Un virus H5N1 vu au miscroscope. Les premières victimes humaines de ce virus hautement pathogène ont été recensées en 1997, après un contact direct avec des volatiles infectés. |
La crainte de voir des scientifiques mettre au point un virus susceptible de décimer des populations entières est récurrente. La dernière manifestation en date concerne un virus dérivé du H5N1 responsable de la grippe aviaire. Créé en toute légalité par des chercheurs de Rotterdam aux Pays-Bas, ce nouveau virus est redoutable. Comme la souche H5N1 hautement pathogène dont il est issu, il pourrait tuer près de la moitié des personnes infectées. Le H5N1 qui circule actuellement touche essentiellement des oiseaux et rarement les humains, qui ne peuvent pour l'instant se le transmettre entre eux. Mais Ron Fouchier et son équipe sont parvenus à modifier le génome du virus connu pour le rendre transmissible d'homme à homme par simple proximité avec un malade. L'expérience a été conduite sur des furets, les animaux qui reproduisent le plus précisément la réaction de l'organisme humain face à la grippe.
Présentée en septembre à Malte lors d'une conférence, cette étude a été soumise à la prestigieuse revue scientifique Science pour publication. Mais l'avis du NSABB américain, un comité scientifique consultatif sur la biosécurité, a été sollicité. Faut-il interdire la diffusion de ce qui ressemble à un mode d'emploi pour créer ce virus extrêmement dangereux, pouvant potentiellement tuer des millions de personnes ? Oui, ont répondu les membres de cette instance, dont l'avis n'est toutefois pas contraignant. «Les bénéfices de cette publication ne surpassent pas le danger que représente le fait de révéler comment reproduire ce virus», a expliqué au New Scientist l'un des membres du NSABB, Thomas Ingelsby, du centre de biosécurité de l'université de Pittsburgh en Pennsylvanie.
«Un des virus les plus dangereux qu'on puisse fabriquer»
Même si Ron Fouchier se refuse à commenter ses résultats tant que le comité de lecture de Science n'aura pas rendu sa décision, on sait depuis sa présentation à Malte comment il est parvenu à ce virus inédit. Ayant échoué à modifier directement le génome de l'organisme, le chercheur de l'Erasmus Medical Center a opté pour une méthode plus longue. Il a inoculé le H5N1 à des furets, qui se sont reproduits sur 10 générations. Au fur et à mesure des naissances, le virus s'est adapté à son nouvel hôte jusqu'à présenter à lui seul 5 mutations génétiques observées jusque là séparément dans la nature.
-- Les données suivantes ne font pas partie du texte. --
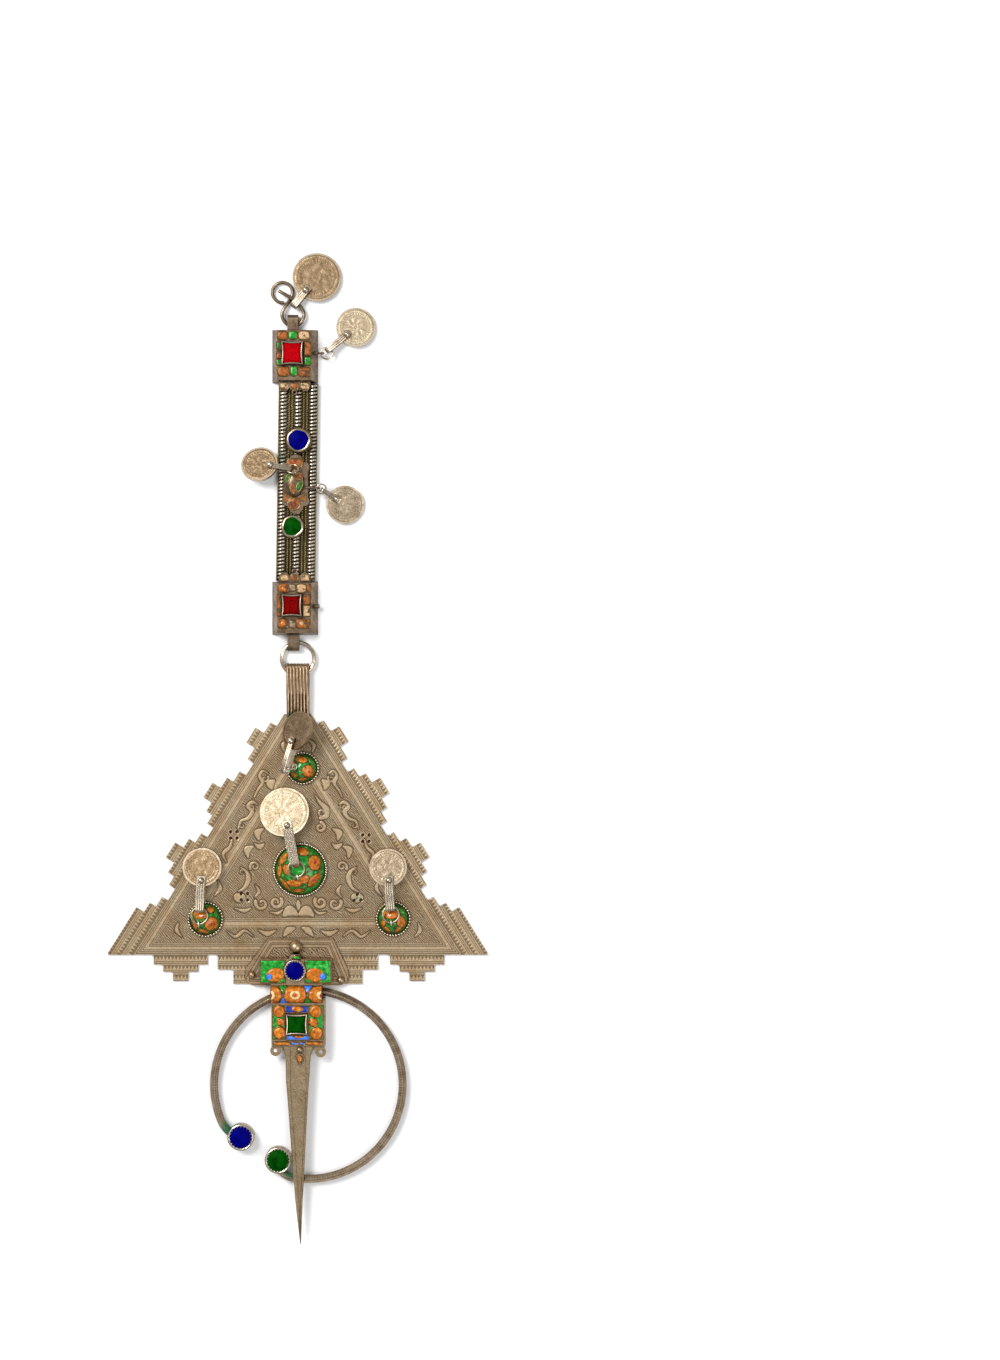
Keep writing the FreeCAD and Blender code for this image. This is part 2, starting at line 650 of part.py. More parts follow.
def wire_loop(x0, x1, end_y, root_y, sign):
    """A strip folded round a wire that runs along X, from its round end to its root.

    sign is the way it points along Y.
    """
    half = (NECK_CAVITY + 2 * NECK_T) / 2
    mid_y = end_y - sign * half
    y_low, y_high = sorted((mid_y, root_y))
    outer = block(x0, x1, y_low, y_high, 0, 2 * half)
    outer = outer.fuse(Part.makeCylinder(half, x1 - x0, Vec(x0, mid_y, half), Vec(1, 0, 0)))
    inner_root = root_y + sign * 1.0
    c_low, c_high = sorted((mid_y, inner_root))
    room = block(x0 - 1, x1 + 1, c_low, c_high, NECK_T, NECK_T + NECK_CAVITY)
    room = room.fuse(Part.makeCylinder(half - NECK_T, x1 - x0 + 2, Vec(x0 - 1, mid_y, half), Vec(1, 0, 0)))
    return outer.cut(room)


def make_neck_loop():
    """The broad ribbed band that is folded over the link ring and lies down on the apex of the plate."""
    x0, x1 = NECK_X
    fold = wire_loop(x0, x1, NECK_END_Y, NECK_FOLD_Y, 1)
    top = NECK_CAVITY + 2 * NECK_T
    z0 = PLATE_T + GAP
    side = [
        (NECK_FOLD_Y + GAP, 0.0),
        (NECK_FOLD_Y + GAP, top),
        (NECK_SLOPE_Y[1], top),
        (NECK_SLOPE_Y[0], z0 + NECK_T),
        (NECK_ROOT_Y, z0 + NECK_T),
        (NECK_ROOT_Y, z0),
        (NECK_FOOT_Y, z0),
        (NECK_FOOT_Y, 0.0),
    ]
    corners = [Vec(x0, y, z) for y, z in side]
    web = Part.Face(Part.makePolygon(corners + corners[:1])).extrude(Vec(x1 - x0, 0, 0))
    return fold.fuse(web)


def make_block(y0, y1, stone):
    """One box-shaped block with sloping sides and the high seat of its square stone."""
    x0, x1 = BLOCK_X
    ix, iy = BLOCK_INSET
    solid = frustum((x0, x1, y0, y1), (x0 + ix, x1 - ix, y0 + iy, y1 - iy), 0, BLOCK_TOP_Z)
    x, y, half_x, half_y = stone
    solid = solid.fuse(square_seat(x, y, BLOCK_TOP_Z, half_x, half_y))
    return solid


def make_lobes(y0, way):
    """The scalloped filigree edge that a block lays on the band; way is the direction it points."""
    z0 = BAND_TOP_Z + GAP
    edge = None
    for x in LOBE_X:
        lobe = disc(x, y0 + way * LOBE_OUT, z0, LOBE_R, LOBE_T)
        edge = lobe if edge is None else edge.fuse(lobe)
    y_low, y_high = sorted((y0 - way * 1.5, y0 + way * LOBE_OUT))
    left, right = LOBE_STRIP_X
    edge = edge.fuse(block(left, right, y_low, y_high, z0, z0 + LOBE_T))
    ring_y = y0 + way * LOBE_RING_OUT
    return edge.fuse(torus(Vec(LOBE_X[1], ring_y, z0 + 0.65), LOBE_RING_R, LOBE_RING_WIRE_R))


def make_lower_block():
    y0, y1 = LOWER_BLOCK_Y
    solid = make_block(y0, y1, LOWER_STONE)
    left, right, end_y = LOWER_TUBE
    solid = solid.fuse(wire_loop(left, right, end_y, y0 + 0.3, -1))
    solid = solid.fuse(rod(*LOWER_STUB, LOWER_STUB_R))
    return solid.fuse(make_lobes(y1, 1))


def make_upper_block(eye, tangent):
    y0, y1 = UPPER_BLOCK_Y
    solid = make_block(y0, y1, UPPER_STONE)
    left, right, end_y = UPPER_TUBE
    solid = solid.fuse(wire_loop(left, right, end_y, y1 - 0.3, 1))
    solid = solid.fuse(make_lobes(y0, -1))
    return eye_on(solid, eye, tangent, Vec(UPPER_EYE_FOOT_X, eye.y, eye.z))


def lean(shape):
    """Turns a piece of the strap by the band's small lean."""
    shape.rotate(Vec(BAND_MIDDLE[0], BAND_MIDDLE[1], 0), UP, BAND_LEAN)
    return shape


def make_band():
    """The strap: a long plate that carries three coiled columns and six lengthwise wires."""
    y0, y1 = BAND_Y
    mid = BAND_MIDDLE[0]
    band = block(mid - BAND_HALF, mid + BAND_HALF, y0, y1, 0, BAND_BASE_T)
    for u in COLUMNS:
        column = Part.makeCylinder(COLUMN_R, y1 - y0, Vec(mid + u, y0, BAND_BASE_T), Vec(0, 1, 0))
        band = band.fuse(column.common(block(-20, 20, y0, y1, 0.5, 9)))
    for u in STRAP_WIRES:
        start = Vec(mid + u, y0, BAND_BASE_T + 0.5)
        band = band.fuse(Part.makeCylinder(STRAP_WIRE_R, y1 - y0, start, Vec(0, 1, 0)))
    return lean(band)


def make_stud(x, y, base_r, stone_r):
    """A stone's setting: a flared foot under a plain cup."""
    z0 = BAND_TOP_Z + GAP
    foot = Part.makeCone(base_r, stone_r + 0.9, 1.6, Vec(x, y, z0))
    cup = disc(x, y, z0, stone_r + 0.7, STUD_TOP_Z - z0)
    return foot.fuse(cup).cut(disc(x, y, STUD_TOP_Z - 1.8, stone_r + GAP, 9))


def make_motif(eye, tangent, side_eye, side_tangent):
    """The long enamelled mount in the middle of the strap, with its dome and two eyes."""
    z0 = BAND_TOP_Z + GAP
    x0, x1 = MOTIF_X
    y0, y1 = MOTIF_Y
    mid = (x0 + x1) / 2
    half = (x1 - x0) / 2
    body = block(x0 + 0.6, x1 - 0.6, y0 + 4.5, y1 - 4.5, z0, z0 + MOTIF_T)
    for y in (y0 + MOTIF_END_R, y1 - MOTIF_END_R):
        body = body.fuse(disc(mid, y, z0, MOTIF_END_R, MOTIF_T))
    for y in (y0 + MOTIF_LOBE_IN, y1 - MOTIF_LOBE_IN):
        for x in (mid - half + MOTIF_LOBE_R, mid + half - MOTIF_LOBE_R):
            body = body.fuse(disc(x, y, z0, MOTIF_LOBE_R, MOTIF_T))
    x, y, half_x, half_y, rise = MOTIF_DOME
    scale = FreeCAD.Matrix()
    scale.scale(half_x, half_y, rise)
    dome = Part.makeSphere(1.0).common(block(-2, 2, -2, 2, -0.05, 2)).transformGeometry(scale)
    dome.translate(Vec(x, y, z0 + MOTIF_T))
    body = body.fuse(dome)
    body = eye_on(body, eye, tangent, Vec(eye.x, eye.y - 0.8, z0 + 0.3))
    arm = rod(Vec(x1 - 2.0, side_eye.y, z0 + 0.75), Vec(side_eye.x - EYE_R, side_eye.y, z0 + 0.75), 0.7)
    return body.fuse(arm).fuse(torus(side_eye, EYE_R, EYE_WIRE_R, side_tangent))


def pear_point(bearing):
    turn = math.radians(bearing)
    return Vec(PEAR[0] + PEAR[2] * math.cos(turn), PEAR[1] + PEAR[2] * math.sin(turn), HOOK_Z)


def hook_strand():
    """The middle of the pear loop's right strand, where the bail of the top coin hangs."""
    return (pear_point(PEAR_RIGHT) + HOOK_KNOT + HOOK_CROSSING) * 0.5


def hook_path():
    """The points that the hook's wire is bent through."""
    points = [HOOK_TAIL + HOOK_CROSSING, HOOK_KNOT + HOOK_CROSSING]
    turn = (180.0 + 2 * PEAR_RIGHT) / PEAR_STEPS
    for step in range(PEAR_STEPS + 1):
        points.append(pear_point(PEAR_RIGHT - step * turn))
    points.append(HOOK_KNOT - HOOK_CROSSING * 0.95)
    rx, ry, ring_r = HOOK_RING
    start = math.degrees(math.atan2(HOOK_KNOT.y - ry, HOOK_KNOT.x - rx))
    for step in range(HOOK_RING_STEP, HOOK_RING_END + 1, HOOK_RING_STEP):
        turn = math.radians(start + step)
        points.append(Vec(rx + ring_r * math.cos(turn), ry + ring_r * math.sin(turn), HOOK_RING_Z))
    return points


def make_hook():
    """The S-shaped hook: a pear loop below, a ring above, and its tail inside the ring."""
    path = Part.BSplineCurve()
    path.interpolate(hook_path())
    start = path.FirstParameter
    circle = Part.Circle(path.value(start), path.tangent(start)[0], HOOK_WIRE_R)
    return Part.Wire(path.toShape()).makePipeShell([Part.Wire(circle.toShape())], True, True)


def make_rings():
    """Every jump ring by name, each set by where its coin lies."""
    rings = {}
    for name, (x, y, z, radius, wire) in LEVEL_RINGS.items():
        rings[name] = level_ring(x, y, z, radius, wire, COINS[name][:2])
    high, low = TOP_RING_ENDS
    middle = (high + low) * 0.5
    reach = (high - low).Length / 2
    rings["top"] = Ring(middle, reach, RING_WIRE_R, high - middle, TOP_RING_STEEP)
    tilt = math.radians(SIDE_RING_TILT)
    steep = Vec(0, -math.cos(tilt), math.sin(tilt))
    rings["strap_left"] = Ring(SIDE_RING, SIDE_RING_R, RING_WIRE_R, Vec(-1, 0, 0), steep)
    return rings


def make_drops(rings):
    """Every coin on its bail by name."""
    drops = {}
    for name, (x, y, radius, options) in COINS.items():
        loop = hook_strand() if name == "hook" else rings[name].point(BEARINGS[name][1])
        drops[name] = Drop(x, y, radius, loop, **options)
    return drops


def square_stone(stone, rise):
    """The cut stone of a strap block, a gap inside its seat."""
    x, y, half_x, half_y = stone
    return cut_stone(x, y, BLOCK_TOP_Z + GAP, half_x - GAP, half_y - GAP, STONE_GIRDLE, rise)


def make_all():
    """Every piece of the brooch by its node's name."""
    rings = make_rings()
    drops = make_drops(rings)
    eyes = {}
    for name, ring in rings.items():
        bearing = BEARINGS[name][0]
        eyes[name] = (ring.point(bearing), ring.tangent(bearing))
    green_x = SQUARE_HALF[0] - SEAT_WALL - GAP
    green_y = SQUARE_HALF[1] - SEAT_WALL - GAP
    green_z = BOX_TOP_Z + GAP
    parts = {
        "plate": make_plate(),
        "head_plate": make_head_plate(),
        "head_block": make_head_block(),
        "head_stone_blue": cabochon(*BLUE_SEAT, CROSS_TOP_Z - 0.4, BLUE_SEAT_R - 0.6, 2.2, 1.0),
        "head_stone_green": cut_stone(*SQUARE_SEAT, green_z, green_x, green_y, STONE_GIRDLE, 0.8),
        "pin": make_pin(),
        "hoop": make_hoop(),
        "neck_loop": make_neck_loop(),
        "link_ring": torus(Vec(*LINK), LINK_R, LINK_WIRE_R),
        "strap_block_lower": make_lower_block(),
        "strap_stone_lower": square_stone(LOWER_STONE, 0.9),
        "strap_band": make_band(),
        "strap_mount": make_motif(*eyes["strap_left"], *eyes["strap_right"]),
        "strap_block_upper": make_upper_block(*eyes["block"]),
        "strap_stone_upper": square_stone(UPPER_STONE, 0.9),
        "strap_hook": make_hook(),
    }
    for colour, (x, y) in (("blue", BLUE_CUP), ("green", GREEN_CUP)):
        stone = cabochon(x, y, CUP_TOP_Z - 1.5, CUP_R - CUP_WALL - GAP, 1.4, 1.0)
        parts[f"hoop_stone_{colour}"] = stone
    for colour, (x, y, base_r, stone_r) in STUDS.items():
        parts[f"strap_stud_{colour}"] = make_stud(x, y, base_r, stone_r)
        parts[f"strap_stone_{colour}"] = cabochon(x, y, STUD_TOP_Z - 1.7, stone_r, 1.6, 1.1)
    for name in BOSSES:
        parts[f"boss_{name}"] = make_boss(name, *eyes[name])
    for name, ring in rings.items():
        parts[f"jump_ring_{name}"] = ring.solid()
    for name, drop in drops.items():
        parts[f"coin_{name}"] = drop.coin()
        parts[f"coin_bail_{name}"] = drop.bail()
    return parts


def main():
    os.makedirs("parts", exist_ok=True)
    for name, shape in make_all().items():
        solid = one_solid(name, shape)
        solid.exportStep(f"parts/{name}.step")
        box = solid.BoundBox
        print(
            f"{name:20s} X {box.XMin:8.2f} {box.XMax:8.2f}  Y {box.YMin:8.2f} {box.YMax:8.2f}"
            f"  Z {box.ZMin:6.2f} {box.ZMax:6.2f}  {solid.Volume:9.1f} mm3"
        )


main()
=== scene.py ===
# %% [markdown]
# # A plate brooch of the Anti-Atlas kind, laid out on white
# The brooch is a flat triangle of engraved silver with enamelled domes, coins, a hoop, a long pin
# and a strap. It lies on a white table and the camera looks straight down at it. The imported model
# gives every solid in its place, and this script gives each of them its surface, and adds what is
# too fine for a solid: engraving, enamel cells and their wires, granules, coiled wire and coin relief.
# All sizes below are millimetres, turned into metres by MM.

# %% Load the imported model
import bmesh
import bpy
import math
import numpy as np
from mathutils import Matrix, Vector, geometry


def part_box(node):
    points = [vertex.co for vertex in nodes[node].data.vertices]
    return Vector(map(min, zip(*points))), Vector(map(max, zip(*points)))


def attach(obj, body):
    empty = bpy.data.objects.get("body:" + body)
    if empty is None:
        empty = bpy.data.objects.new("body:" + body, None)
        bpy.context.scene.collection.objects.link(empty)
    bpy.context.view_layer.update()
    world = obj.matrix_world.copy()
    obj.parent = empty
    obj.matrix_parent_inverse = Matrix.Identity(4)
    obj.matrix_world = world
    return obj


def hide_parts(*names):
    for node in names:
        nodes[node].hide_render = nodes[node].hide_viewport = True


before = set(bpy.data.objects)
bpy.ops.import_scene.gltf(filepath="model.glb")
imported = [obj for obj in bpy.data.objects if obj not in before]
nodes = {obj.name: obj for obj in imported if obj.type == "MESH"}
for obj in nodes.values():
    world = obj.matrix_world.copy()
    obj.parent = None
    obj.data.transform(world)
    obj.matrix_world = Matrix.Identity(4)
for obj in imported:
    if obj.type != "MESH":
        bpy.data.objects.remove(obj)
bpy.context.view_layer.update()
MM = 0.001
UP = Vector((0, 0, 1))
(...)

Résultat : le virus était devenu transmissible par voies respiratoires.
De l'aveu de Ron Fouchier, interviewé par le magazine Science Insider, «il s'agit probablement de l'un des virus les plus dangereux que l'on puisse fabriquer».
Pour Thomas Ingelsby du NSABB, le risque réside dans la récupération de cette arme biologique potentielle par des bioterroristes ou des Etats voyous, mais surtout, que sa manipulation par un nombre accru de scientifiques débouche sur sa libération à l'extérieur des milieux sécurisés des laboratoires.
D'autres experts spécialistes de ce genre de virus estiment que le risque est surestimé. «Il est bien plus probable de voir un virus très pathogène de la grippe se développer par mutations spontanées, qu'en résultat de manipulations humaines», a ainsi confié Peter Palese, de la faculté de médecine de Mount Sinai à New York, à Science Insider.
Ron Fouchier a indiqué lors de sa conférence de septembre que son expérience avait reçu l'approbation des autorités sanitaires néerlandaises et l'appui d'experts internationaux avant son lancement, et qu'aucun n'avait suggéré que les résultats ne devraient pas être publiés. Selon lui, le nouveau virus permet de connaître les mutations les plus dangereuses et de les traquer avec plus d'attention lors d'épidémies chez les animaux.
Pour Michael Osterholm, directeur du centre des maladies infectieuses à l'université du Minnesota et membre du NSABB, ces recherches ont le mérite d'alerter sur les risques liés au H5N1, qui n'a fait que peu de victimes humaines jusqu'à présent environ 600 depuisle début en 2003 de l'épidémie touchant les volatiles sauvages et d'élevage. Il estime qu'il devrait être possible de publier l'étude néerlandaise en omettant certains détails clés.